:: Material ::

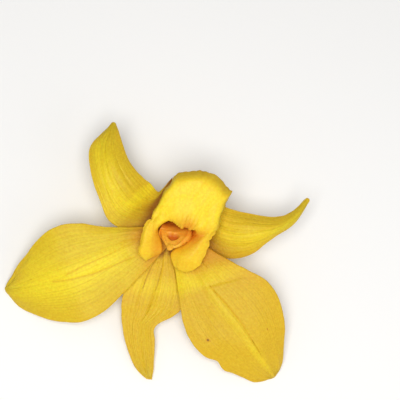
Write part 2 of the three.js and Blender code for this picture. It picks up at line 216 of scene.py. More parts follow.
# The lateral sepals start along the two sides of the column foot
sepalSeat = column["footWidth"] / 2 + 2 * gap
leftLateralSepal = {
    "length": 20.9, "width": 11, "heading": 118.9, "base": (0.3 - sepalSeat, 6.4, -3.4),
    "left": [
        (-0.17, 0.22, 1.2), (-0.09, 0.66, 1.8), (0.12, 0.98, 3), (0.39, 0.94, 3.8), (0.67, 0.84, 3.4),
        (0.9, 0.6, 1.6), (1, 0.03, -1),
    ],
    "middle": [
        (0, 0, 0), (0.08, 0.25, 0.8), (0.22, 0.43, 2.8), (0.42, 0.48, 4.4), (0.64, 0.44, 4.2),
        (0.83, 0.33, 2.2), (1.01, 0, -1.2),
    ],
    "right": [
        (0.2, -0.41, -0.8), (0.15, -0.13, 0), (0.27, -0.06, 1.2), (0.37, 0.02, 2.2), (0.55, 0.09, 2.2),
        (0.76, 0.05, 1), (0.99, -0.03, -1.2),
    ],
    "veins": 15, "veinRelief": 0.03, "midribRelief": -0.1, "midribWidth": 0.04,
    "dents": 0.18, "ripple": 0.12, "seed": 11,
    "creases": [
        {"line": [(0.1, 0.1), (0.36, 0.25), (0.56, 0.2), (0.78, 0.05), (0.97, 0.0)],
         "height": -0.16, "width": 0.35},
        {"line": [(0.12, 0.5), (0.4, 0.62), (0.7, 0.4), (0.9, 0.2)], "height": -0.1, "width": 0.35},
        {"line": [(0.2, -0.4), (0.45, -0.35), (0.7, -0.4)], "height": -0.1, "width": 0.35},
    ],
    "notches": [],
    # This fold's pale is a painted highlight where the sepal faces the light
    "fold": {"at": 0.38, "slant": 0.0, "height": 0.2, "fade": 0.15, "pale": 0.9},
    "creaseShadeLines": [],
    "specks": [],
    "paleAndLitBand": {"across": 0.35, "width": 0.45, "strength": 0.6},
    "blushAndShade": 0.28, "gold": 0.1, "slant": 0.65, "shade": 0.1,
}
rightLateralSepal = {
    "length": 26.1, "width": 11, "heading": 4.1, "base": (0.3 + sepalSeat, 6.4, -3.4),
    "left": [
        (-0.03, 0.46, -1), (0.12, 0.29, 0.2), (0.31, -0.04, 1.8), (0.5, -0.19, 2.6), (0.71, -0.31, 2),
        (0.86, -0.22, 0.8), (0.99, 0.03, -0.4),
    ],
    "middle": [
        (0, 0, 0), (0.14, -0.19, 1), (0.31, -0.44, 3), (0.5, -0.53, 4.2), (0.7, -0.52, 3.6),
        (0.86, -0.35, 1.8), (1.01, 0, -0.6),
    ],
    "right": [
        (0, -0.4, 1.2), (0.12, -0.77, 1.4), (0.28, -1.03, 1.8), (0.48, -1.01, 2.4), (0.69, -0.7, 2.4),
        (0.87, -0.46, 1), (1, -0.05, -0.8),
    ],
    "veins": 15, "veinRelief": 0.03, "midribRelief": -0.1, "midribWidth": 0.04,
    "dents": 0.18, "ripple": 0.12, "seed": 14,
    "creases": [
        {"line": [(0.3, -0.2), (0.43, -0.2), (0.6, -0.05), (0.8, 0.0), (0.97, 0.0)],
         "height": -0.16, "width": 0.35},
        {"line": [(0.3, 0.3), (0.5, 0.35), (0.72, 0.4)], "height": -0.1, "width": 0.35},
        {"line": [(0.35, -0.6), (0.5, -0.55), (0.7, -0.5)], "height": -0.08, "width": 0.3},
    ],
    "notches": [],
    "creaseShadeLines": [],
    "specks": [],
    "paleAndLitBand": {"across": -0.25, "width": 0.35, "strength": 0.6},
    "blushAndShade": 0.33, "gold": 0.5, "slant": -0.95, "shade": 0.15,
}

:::

Job: Without changing a word, restate the whole listing.

Output for this task:
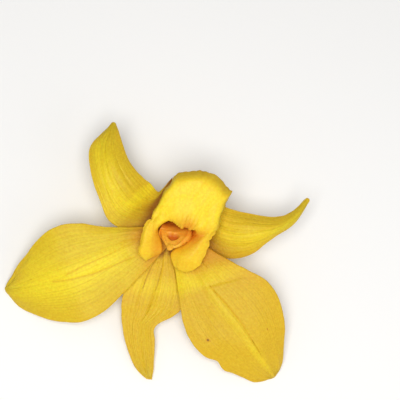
Write part 2 of the three.js and Blender code for this picture. It picks up at line 216 of scene.py. More parts follow.
# The lateral sepals start along the two sides of the column foot
sepalSeat = column["footWidth"] / 2 + 2 * gap
leftLateralSepal = {
    "length": 20.9, "width": 11, "heading": 118.9, "base": (0.3 - sepalSeat, 6.4, -3.4),
    "left": [
        (-0.17, 0.22, 1.2), (-0.09, 0.66, 1.8), (0.12, 0.98, 3), (0.39, 0.94, 3.8), (0.67, 0.84, 3.4),
        (0.9, 0.6, 1.6), (1, 0.03, -1),
    ],
    "middle": [
        (0, 0, 0), (0.08, 0.25, 0.8), (0.22, 0.43, 2.8), (0.42, 0.48, 4.4), (0.64, 0.44, 4.2),
        (0.83, 0.33, 2.2), (1.01, 0, -1.2),
    ],
    "right": [
        (0.2, -0.41, -0.8), (0.15, -0.13, 0), (0.27, -0.06, 1.2), (0.37, 0.02, 2.2), (0.55, 0.09, 2.2),
        (0.76, 0.05, 1), (0.99, -0.03, -1.2),
    ],
    "veins": 15, "veinRelief": 0.03, "midribRelief": -0.1, "midribWidth": 0.04,
    "dents": 0.18, "ripple": 0.12, "seed": 11,
    "creases": [
        {"line": [(0.1, 0.1), (0.36, 0.25), (0.56, 0.2), (0.78, 0.05), (0.97, 0.0)],
         "height": -0.16, "width": 0.35},
        {"line": [(0.12, 0.5), (0.4, 0.62), (0.7, 0.4), (0.9, 0.2)], "height": -0.1, "width": 0.35},
        {"line": [(0.2, -0.4), (0.45, -0.35), (0.7, -0.4)], "height": -0.1, "width": 0.35},
    ],
    "notches": [],
    # This fold's pale is a painted highlight where the sepal faces the light
    "fold": {"at": 0.38, "slant": 0.0, "height": 0.2, "fade": 0.15, "pale": 0.9},
    "creaseShadeLines": [],
    "specks": [],
    "paleAndLitBand": {"across": 0.35, "width": 0.45, "strength": 0.6},
    "blushAndShade": 0.28, "gold": 0.1, "slant": 0.65, "shade": 0.1,
}
rightLateralSepal = {
    "length": 26.1, "width": 11, "heading": 4.1, "base": (0.3 + sepalSeat, 6.4, -3.4),
    "left": [
        (-0.03, 0.46, -1), (0.12, 0.29, 0.2), (0.31, -0.04, 1.8), (0.5, -0.19, 2.6), (0.71, -0.31, 2),
        (0.86, -0.22, 0.8), (0.99, 0.03, -0.4),
    ],
    "middle": [
        (0, 0, 0), (0.14, -0.19, 1), (0.31, -0.44, 3), (0.5, -0.53, 4.2), (0.7, -0.52, 3.6),
        (0.86, -0.35, 1.8), (1.01, 0, -0.6),
    ],
    "right": [
        (0, -0.4, 1.2), (0.12, -0.77, 1.4), (0.28, -1.03, 1.8), (0.48, -1.01, 2.4), (0.69, -0.7, 2.4),
        (0.87, -0.46, 1), (1, -0.05, -0.8),
    ],
    "veins": 15, "veinRelief": 0.03, "midribRelief": -0.1, "midribWidth": 0.04,
    "dents": 0.18, "ripple": 0.12, "seed": 14,
    "creases": [
        {"line": [(0.3, -0.2), (0.43, -0.2), (0.6, -0.05), (0.8, 0.0), (0.97, 0.0)],
         "height": -0.16, "width": 0.35},
        {"line": [(0.3, 0.3), (0.5, 0.35), (0.72, 0.4)], "height": -0.1, "width": 0.35},
        {"line": [(0.35, -0.6), (0.5, -0.55), (0.7, -0.5)], "height": -0.08, "width": 0.3},
    ],
    "notches": [],
    "creaseShadeLines": [],
    "specks": [],
    "paleAndLitBand": {"across": -0.25, "width": 0.35, "strength": 0.6},
    "blushAndShade": 0.33, "gold": 0.5, "slant": -0.95, "shade": 0.15,
}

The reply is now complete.